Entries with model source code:
======
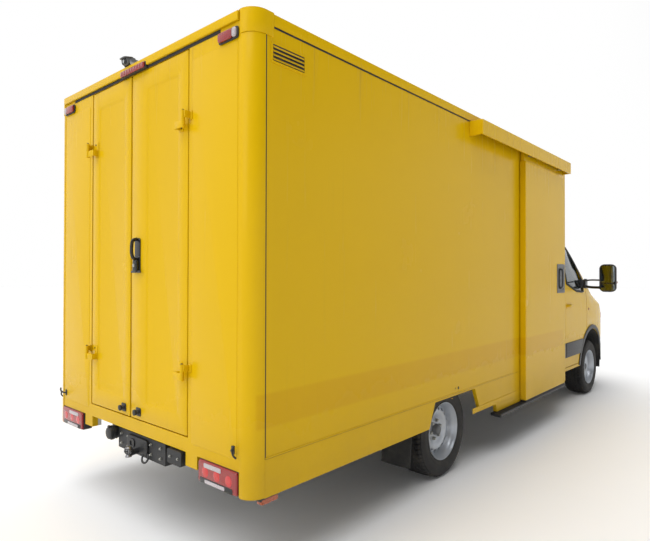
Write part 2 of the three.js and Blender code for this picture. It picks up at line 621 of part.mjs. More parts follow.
// ---------------------------------------------------------------- cab interior
const seatX = 470;
const seatHalf = 240;
function makeInterior() {
  const dash = new THREE.Shape();
  const back = firewallY - 20;
  dash.moveTo(back, 1010);
  dash.lineTo(back, 1330);
  dash.quadraticCurveTo(back - 140, 1350, back - 260, 1290);
  dash.lineTo(back - 300, 1180);
  dash.lineTo(back - 210, 1010);
  const dashboard = prism('x', dash, -925, 925, 4).intersect(cabForm(cabWall + 3));
  place('dashboard', dashboard, blackPlastic);
  const ring = toSolid(new THREE.TorusGeometry(205, 16, 6, 20));
  const hub = toSolid(new THREE.CylinderGeometry(62, 62, 40, 16).rotateX(Math.PI / 2));
  const spokes = box([-200, 200], [-14, 14], [-8, 8]);
  const lean = THREE.MathUtils.radToDeg(-1.05);
  const wheel = joined([ring, hub, spokes]).rotate([lean, 0, 0]).translate([-seatX, back - 460, 1245]);
  const column = rod([-seatX, back - 455, 1242], [-seatX, back - 278, 1140], 34);
  place('steering_wheel', wheel.add(column).subtract(dashboard.translate([0, -touch, 0])), blackPlastic);
  const seatFrom = boxLength + 155;
  for (const [x, word] of [[-seatX, 'driver'], [seatX, 'passenger']]) {
    const seat = new THREE.Shape();
    seat.moveTo(seatFrom, cabFloorTop + touch);
    seat.lineTo(seatFrom + 390, cabFloorTop + touch);
    seat.lineTo(seatFrom + 390, 990);
    seat.quadraticCurveTo(seatFrom + 490, 1000, seatFrom + 490, 1080);
    seat.quadraticCurveTo(seatFrom + 460, 1150, seatFrom + 340, 1130);
    seat.lineTo(seatFrom + 140, 1110);
    seat.lineTo(seatFrom + 40, 1700);
    seat.lineTo(seatFrom + 30, 1880);
    seat.quadraticCurveTo(seatFrom - 30, 1920, seatFrom - 60, 1870);
    seat.lineTo(seatFrom - 60, 1700);
    seat.lineTo(seatFrom - 10, 1000);
    place(`${word}_seat`, prism('x', seat, x - seatHalf, x + seatHalf, 4), fabric);
  }
}

// ---------------------------------------------------------------- wheels
// A ring or disc turned about X, with a flat facet underneath.
function turned(profile, segments) {
  const geometry = new THREE.LatheGeometry(profile.map(([x, r]) => new THREE.Vector2(r, x)), segments);
  geometry.rotateY(Math.PI / segments);
  geometry.rotateZ(-Math.PI / 2);
  return toSolid(geometry);
}

const wheelSegments = 36;
const tyreInnerX = wheelOuterX - tyreWidth;

function tyreProfile() {
  const out = wheelOuterX;
  const inn = tyreInnerX;
  const tread = tyreRadius / Math.cos(Math.PI / wheelSegments);
  const bead = rimRadius + 1.5;
  const half = [[out - 12, bead], [out, (bead + tread) / 2 + 6], [out - 12, tread - 26], [out - 34, tread]];
  const other = half.map(([x, r]) => [inn + out - x, r]).reverse();
  const ring = [...half, ...other].reverse();
  return [...ring, ring[0]];
}

function rimProfile() {
  const out = wheelOuterX - 8;
  const inn = tyreInnerX + 8;
  const disc = out - 96;
  const barrel = rimRadius - 42;
  return [
    [disc, 0], [disc, 95], [disc + 12, barrel - 28], [disc, barrel], [inn + 40, barrel],
    [inn + 8, rimRadius - 22], [inn, rimRadius], [inn + 14, rimRadius], [inn + 50, rimRadius - 26],
    [out - 60, rimRadius - 32], [out - 14, rimRadius], [out, rimRadius], [out - 12, rimRadius - 24],
    [disc + 32, rimRadius - 36], [disc + 34, barrel - 18], [disc + 22, 96], [disc + 50, 80], [disc + 50, 0],
  ];
}

function makeWheels() {
  for (const [y, axleWord] of [[rearAxleY, 'rear'], [frontAxleY, 'front']]) {
    for (const [side, word] of [[1, 'right'], [-1, 'left']]) {
      const at = (solid) => onSide(solid.translate([0, y, axleHeight]), side);
      place(`tyre_${axleWord}_${word}`, at(turned(tyreProfile(), wheelSegments)), rubber);
      place(`rim_${axleWord}_${word}`, at(turned(rimProfile(), 20)), steel);
    }
  }
  for (const [side, word] of [[1, 'right'], [-1, 'left']]) {
    const upright = box([718, 790], [-55, 55], [-86, 90]);
    const hub = cylinder('x', 45, [780, 862], 0, 0, 14);
    const disc = cylinder('x', 140, [800, 824], 0, 0, 20);
    const knuckle = joined([upright, hub, disc]).translate([0, frontAxleY, axleHeight]);
    place(`front_knuckle_${word}`, onSide(knuckle, side), blackSteel);
  }
}

makeChassis();
makeFloor();
makeSideWalls();
makeSkirts();
makeRoof();
makeFrontWall();
makeRearFrame();
makeDoorRail();
makeSlidingDoor();
makeRearLeaves();
makeRearFittings();
makeCab();
makeInterior();
makeWheels();

const bounds = new THREE.Box3().setFromObject(truck);
truck.position.set(0, -(bounds.min.y + bounds.max.y) / 2, -groundZ);
truck.updateMatrixWorld(true);

export default truck;
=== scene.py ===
"""Looks of a closed box-body delivery van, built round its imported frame.

Every length is in metres and every piece is placed from the frame's own boxes. Shapes are
surfaces worked out as whole numpy arrays; finishes are node trees written as expressions.
"""
import json
import logging
import math
from dataclasses import dataclass, field
from enum import Enum
from typing import Any, Iterable, Sequence

import bmesh
import bpy
import numpy as np
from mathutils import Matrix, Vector
from mathutils.bvhtree import BVHTree

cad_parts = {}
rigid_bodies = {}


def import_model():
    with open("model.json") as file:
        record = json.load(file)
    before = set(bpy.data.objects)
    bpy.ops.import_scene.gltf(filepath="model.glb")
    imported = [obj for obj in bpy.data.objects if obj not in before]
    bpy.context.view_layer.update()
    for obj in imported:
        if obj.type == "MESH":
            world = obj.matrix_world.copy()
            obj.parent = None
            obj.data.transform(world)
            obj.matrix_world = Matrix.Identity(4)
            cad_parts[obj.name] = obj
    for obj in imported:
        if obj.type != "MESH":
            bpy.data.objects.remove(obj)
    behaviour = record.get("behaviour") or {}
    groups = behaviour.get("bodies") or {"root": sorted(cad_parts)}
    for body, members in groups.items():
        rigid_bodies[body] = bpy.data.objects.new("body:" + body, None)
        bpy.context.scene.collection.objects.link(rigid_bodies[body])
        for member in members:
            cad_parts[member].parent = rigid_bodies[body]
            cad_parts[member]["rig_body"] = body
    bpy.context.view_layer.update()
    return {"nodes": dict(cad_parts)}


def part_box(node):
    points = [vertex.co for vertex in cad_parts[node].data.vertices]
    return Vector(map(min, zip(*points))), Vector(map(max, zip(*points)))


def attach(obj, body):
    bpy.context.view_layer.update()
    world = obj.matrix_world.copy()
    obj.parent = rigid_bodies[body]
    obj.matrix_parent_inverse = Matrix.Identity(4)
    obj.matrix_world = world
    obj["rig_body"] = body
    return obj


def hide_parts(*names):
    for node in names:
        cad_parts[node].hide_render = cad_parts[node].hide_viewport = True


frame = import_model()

LOG = logging.getLogger("van")
Array = np.ndarray


# ------------------------------------------------------------------ shapes
class Axis(Enum):
    """Which way a flat outline is carried to become a solid."""

    X = (1, 2, 0)
    Y = (0, 2, 1)
    Z = (0, 1, 2)


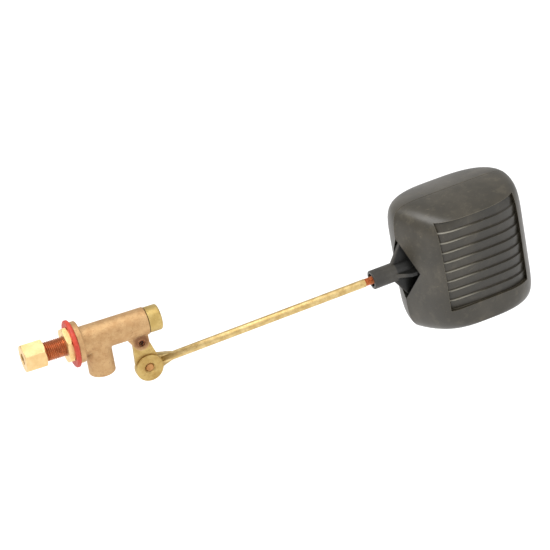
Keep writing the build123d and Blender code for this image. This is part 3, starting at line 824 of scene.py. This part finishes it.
======
* WORK TO BE COMPLETED: Repeat exactly, and only, the lines from the one containing "for body, members" through the end of the material.

* RESULT OF THE TASK:
    for body, members in groups.items():
        rigid_bodies[body] = bpy.data.objects.new("body:" + body, None)
        bpy.context.scene.collection.objects.link(rigid_bodies[body])
        for member in members:
            cad_parts[member].parent = rigid_bodies[body]
            cad_parts[member]["rig_body"] = body
    bpy.context.view_layer.update()
    return {"nodes": dict(cad_parts)}


def part_box(node):
    points = [vertex.co for vertex in cad_parts[node].data.vertices]
    return Vector(map(min, zip(*points))), Vector(map(max, zip(*points)))


def attach(obj, body):
    bpy.context.view_layer.update()
    world = obj.matrix_world.copy()
    obj.parent = rigid_bodies[body]
    obj.matrix_parent_inverse = Matrix.Identity(4)
    obj.matrix_world = world
    obj["rig_body"] = body
    return obj


def hide_parts(*names):
    for node in names:
        cad_parts[node].hide_render = cad_parts[node].hide_viewport = True


frame = import_model()

LOG = logging.getLogger("van")
Array = np.ndarray


# ------------------------------------------------------------------ shapes
class Axis(Enum):
    """Which way a flat outline is carried to become a solid."""

    X = (1, 2, 0)
    Y = (0, 2, 1)
    Z = (0, 1, 2)


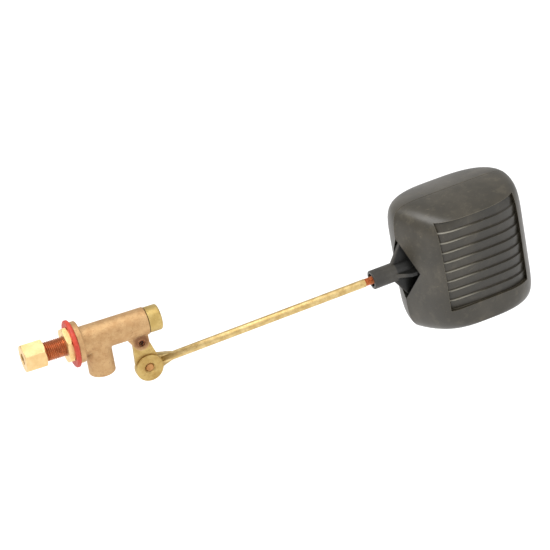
Keep writing the build123d and Blender code for this image. This is part 3, starting at line 824 of scene.py. This part finishes it.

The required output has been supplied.